Existing digital twin (DT) approaches struggle to effectively integrate unstructured textual knowledge—such as environmental regulations and technical guidelines—thereby limiting regulatory compliance and adaptive capability in infrastructure planning. To address this, we propose a semantics-enhanced digital twin framework that synergistically integrates large language models (LLMs) with ontology-based modeling to enable automated extraction, interpretable rule embedding, and semantic organization of unstructured knowledge. The framework supports high-fidelity, compliance-aware adaptive planning simulation and ensures transparent reasoning and decision-making under dynamic environmental conditions.
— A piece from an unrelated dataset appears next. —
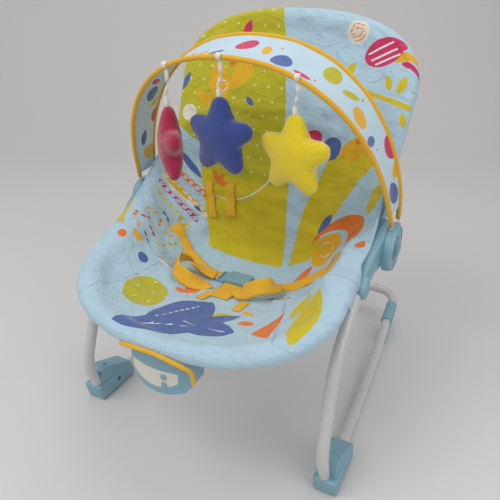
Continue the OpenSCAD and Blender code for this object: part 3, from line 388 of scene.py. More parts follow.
def start_group(name: str, inputs: dict[str, tuple[str, float]], outputs: dict[str, str]) -> Nodes:
    """Start a shader node group with named inputs and outputs.

    Args:
        name: the group's name.
        inputs: for each input its kind, Float, Vector or Color, and its usual value.
        outputs: the kind of each output.

    Returns:
        A hand on the new tree, with its input and output nodes as .given and .result.
    """
    tree = bpy.data.node_groups.new(name, "ShaderNodeTree")
    for label, (kind, value) in inputs.items():
        socket = tree.interface.new_socket(
            name=label, in_out="INPUT", socket_type=f"NodeSocket{kind}")
        if kind == "Float":
            socket.default_value = value
    for label, kind in outputs.items():
        tree.interface.new_socket(name=label, in_out="OUTPUT", socket_type=f"NodeSocket{kind}")
    hand = Nodes(tree)
    hand.given = hand.add("NodeGroupInput").outputs
    hand.result = hand.add("NodeGroupOutput").inputs
    return hand


class Effects:
    """The shader node groups that several finishes share."""

    def __init__(self) -> None:
        """Build each group once."""
        self.mottle = self._mottle()
        self.weave = self._weave()
        self.dots = self._dots()

    @staticmethod
    def _mottle() -> bpy.types.NodeTree:
        """Build the group that varies a colour softly over a surface.

        Returns:
            The group.
        """
        hand = start_group(
            "mottle",
            {"Vector": ("Vector", 0), "Scale": ("Float", 20.0), "Amount": ("Float", 0.06),
             "Color": ("Color", 0)},
            {"Color": "Color", "Value": "Float"})
        clouds = hand.clouds(hand.given["Vector"], hand.given["Scale"], 5.0)
        spread = hand.math("MULTIPLY", hand.math("SUBTRACT", clouds, 0.5), hand.given["Amount"])
        tone = hand.add("ShaderNodeHueSaturation")
        hand.feed(tone.inputs["Value"], hand.math("ADD", hand.math("MULTIPLY", spread, 2.0), 1.0))
        hand.feed(tone.inputs["Color"], hand.given["Color"])
        hand.feed(hand.result["Color"], tone.outputs[0])
        hand.feed(hand.result["Value"], clouds)
        return hand.tree

    @staticmethod
    def _weave() -> bpy.types.NodeTree:
        """Build the group for plain-woven threads: warp and weft that pass over each other.

        Returns:
            The group.
        """
        hand = start_group(
            "weave",
            {"Vector": ("Vector", 0), "Thread": ("Float", 0.0007), "Creases": ("Float", 0.4)},
            {"Height": "Float", "Shade": "Float"})
        axes = hand.add("ShaderNodeSeparateXYZ")
        hand.feed(axes.inputs[0], hand.given["Vector"])
        turns = hand.math("DIVIDE", math.pi, hand.given["Thread"])
        warp = hand.math("SINE", hand.math("MULTIPLY", axes.outputs[0], turns))
        weft = hand.math("SINE", hand.math("MULTIPLY", axes.outputs[1], turns))
        cloth = hand.math("MULTIPLY", warp, weft)
        soft = hand.clouds(hand.given["Vector"], 38.0, 4.0, 0.6)
        crease = hand.math("MULTIPLY", soft, hand.given["Creases"])
        hand.feed(hand.result["Height"],
                  hand.math("ADD", hand.math("MULTIPLY", cloth, 0.05), crease))
        hand.feed(hand.result["Shade"], hand.span(cloth, -1.0, 1.0, 0.94, 1.04))
        return hand.tree

    @staticmethod
    def _dots() -> bpy.types.NodeTree:
        """Build the group for rows of round dots, each row set half a pitch along.

        Returns:
            The group.
        """
        hand = start_group(
            "dots",
            {"Vector": ("Vector", 0), "Pitch": ("Float", 0.026), "Radius": ("Float", 0.0028)},
            {"Mask": "Float"})
        axes = hand.add("ShaderNodeSeparateXYZ")
        hand.feed(axes.inputs[0], hand.given["Vector"])
        across = hand.math("DIVIDE", axes.outputs[0], hand.given["Pitch"])
        along = hand.math("DIVIDE", axes.outputs[1], hand.given["Pitch"])
        row = hand.math("FLOOR", along)
        shift = hand.math("MULTIPLY", hand.math("FLOORED_MODULO", row, 2.0), 0.5)
        u = hand.math("SUBTRACT", hand.math("FRACT", hand.math("ADD", across, shift)), 0.5)
        v = hand.math("SUBTRACT", hand.math("FRACT", along), 0.5)
        far = hand.math("SQRT", hand.math("ADD", hand.math("MULTIPLY", u, u),
                                          hand.math("MULTIPLY", v, v)))
        edge = hand.math("DIVIDE", hand.given["Radius"], hand.given["Pitch"])
        hand.feed(hand.result["Mask"], hand.math("LESS_THAN", far, edge))
        return hand.tree


# ---- finishes --------------------------------------------------------------------------------


def start_material(name: str) -> tuple[bpy.types.Material, Nodes, bpy.types.Node]:
    """Start a material with a Principled shader.

    Args:
        name: the material's name.

    Returns:
        The material, a hand on its nodes, and the shader.
    """
    material = bpy.data.materials.new(name)
    material.use_nodes = True
    hand = Nodes(material.node_tree)
    return material, hand, material.node_tree.nodes["Principled BSDF"]


def place_group(hand: Nodes, tree: bpy.types.NodeTree, **inputs: object) -> bpy.types.Node:
    """Place a node group in a material.

    Args:
        hand: the material's nodes.
        tree: the group.
        **inputs: sockets or values, by the names of the group's inputs.

    Returns:
        The group's node.
    """
    node = hand.add("ShaderNodeGroup", node_tree=tree)
    for label, source in inputs.items():
        hand.feed(node.inputs[label], source)
    return node


def bumped(hand: Nodes, shader: bpy.types.Node, height: object, depth: float,
           strength: float = 1.0) -> None:
    """Give a shader a bump from a height.

    Args:
        hand: the material's nodes.
        shader: the shader to bump.
        height: socket with the height, 0 to 1.
        depth: what a height of 1 stands for, in metres.
        strength: share of the effect.
    """
    bump = hand.add("ShaderNodeBump")
    bump.inputs["Strength"].default_value = strength
    bump.inputs["Distance"].default_value = depth
    hand.feed(bump.inputs["Height"], height)
    hand.feed(shader.inputs["Normal"], bump.outputs[0])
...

Evaluated on the Maryland offshore wind energy planning case, the framework generates normatively compliant and human-interpretable layout configurations, and successfully reproduces emergency response processes under Hurricane Sandy scenarios. Results demonstrate significant improvements in planning authenticity, flexibility, and stakeholder trustworthiness.

Digital Twins (DTs) offer powerful tools for managing complex infrastructure systems, but their effectiveness is often limited by challenges in integrating unstructured knowledge. Recent advances in Large Language Models (LLMs) bring new potential to address this gap, with strong abilities in extracting and organizing diverse textual information. We therefore propose LSDTs (LLM-Augmented Semantic Digital Twins), a framework that helps LLMs extract planning knowledge from unstructured documents like environmental regulations and technical guidelines, and organize it into a formal ontology. This ontology forms a semantic layer that powers a digital twin-a virtual model of the physical system-allowing it to simulate realistic, regulation-aware planning scenarios. We evaluate LSDTs through a case study of offshore wind farm planning in Maryland, including its application during Hurricane Sandy. Results demonstrate that LSDTs support interpretable, regulation-aware layout optimization, enable high-fidelity simulation, and enhance adaptability in infrastructure planning. This work shows the potential of combining generative AI with digital twins to support complex, knowledge-driven planning tasks.